Comment cette relation avec Jésus peut- elle se concrétiser dans nos vies? Ici aussi, réformés et évangéliques divergent. Selon Pierre Gisel, la foi chrétienne ne propose pas de «contre-modèle de bonne société selon Dieu» opposée au monde actuel. Le théologien considère la foi comme «une manière spécifique d’habiter la société de tous». Olivier Favre, en créant un «Centre de vie» à Neuchâtel, ne voulait pas de «salles de culte vides la semaine, mais un peuple de Dieu qui vit sa foi tous les jours». Fier d’être évangélique, il encourage les chrétiens «à s’engager dans tous les partis politiques», afin d’affirmer les valeurs chrétiennes dans la société. Le pasteur estime «qu’au lieu de cultiver excessivement l’autocritique, nous devrions revaloriser notre héritage chrétien». Et Pierre Gisel de rétorquer: «Si tout ce qu’ont fait les chrétiens n’est pas mauvais, le christianisme doit aussi apprendre à reconnaître ses pathologies.»

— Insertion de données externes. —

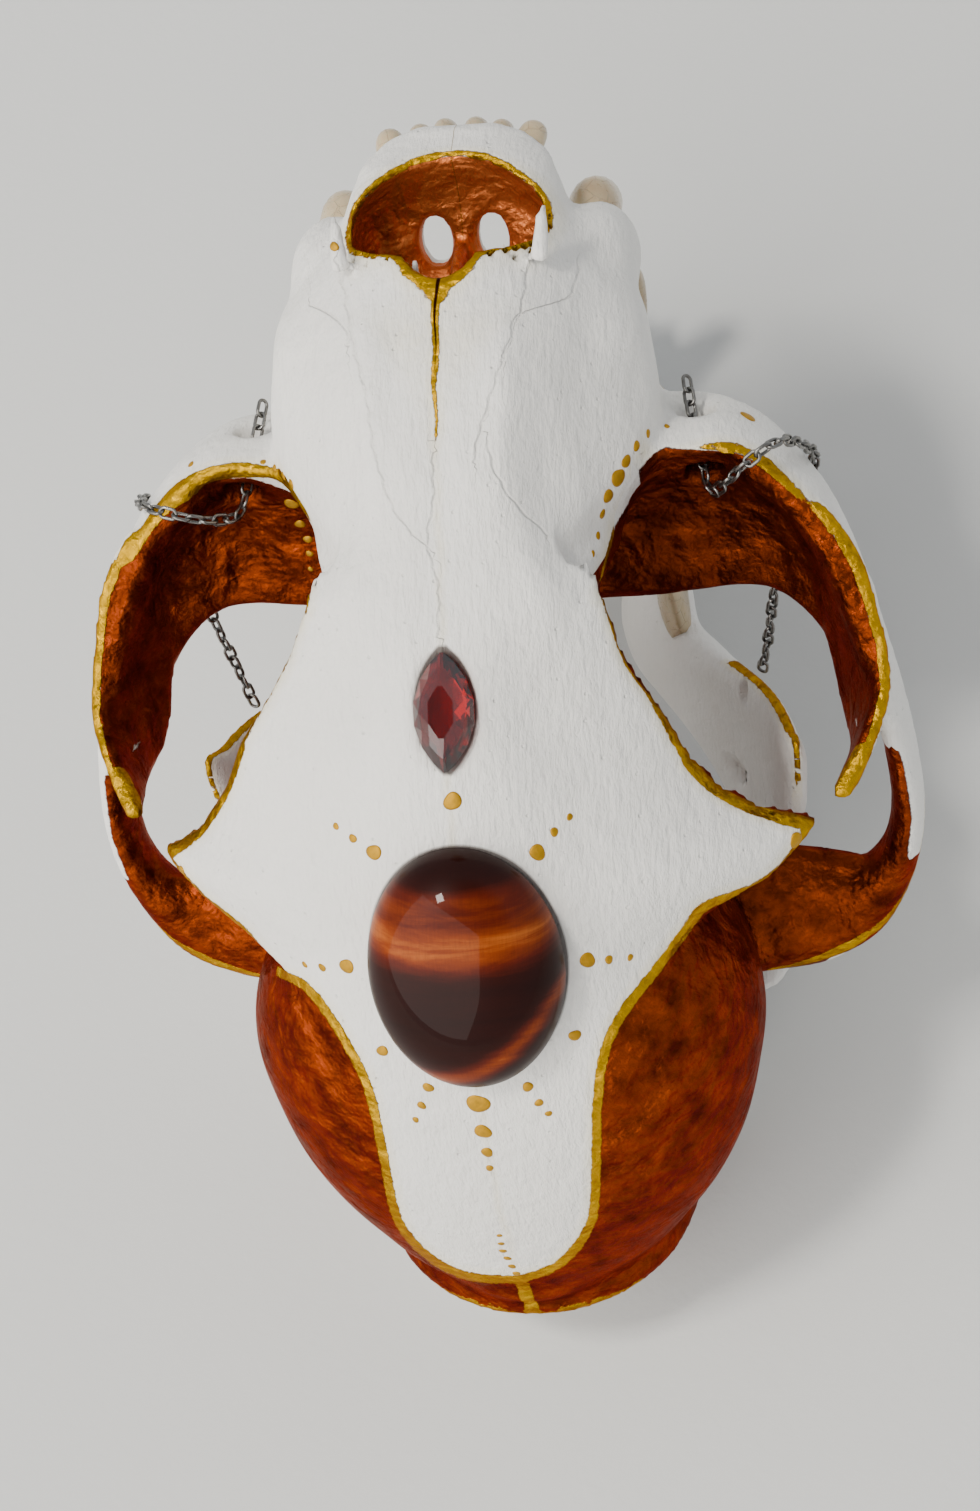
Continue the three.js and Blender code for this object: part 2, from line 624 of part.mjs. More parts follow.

Les trois sens du mot "évangélique"
«Evangélique» peut avoir trois significations qu’il s’agit de ne pas confondre :
1) Qui se rapporte aux quatre Evangiles bibliques (Matthieu, Marc, Luc et Jean). Dans ce sens, toutes les Eglises chrétiennes, y compris catholiques, sont «évangéliques».
2) En allemand, «evangelisch» a le sens de protestant. En Suisse, on désigne ainsi les Eglises réformées «évangéliques» cantonales, c’est-à-dire protestantes.
3) De l’anglais «evangelicals», les Eglises et les chrétiens «évangéliques» appartiennent à la mouvance «évangélique» née au XIXe siècle, dont nous parlons dans ce dossier. Les évangéliques, les réformés et les luthériens font partie du protestantisme actuel.
Les quatre points forts de la théologie «évangélique»
Les chrétiens de la mouvance évangélique soulignent quatre accents de leur théologie qui les distinguent des protestants traditionnels:
1) La primauté et la clarté de la Bible, qui est la Parole révélée par Dieu.
2) Le sacrifice de Jésus, qui nous délivre des ténèbres du péché.
3) La nouvelle naissance qui suppose le choix personnel d’être chrétien.
4) Le témoignage de sa foi en participant à l’évangélisation du monde.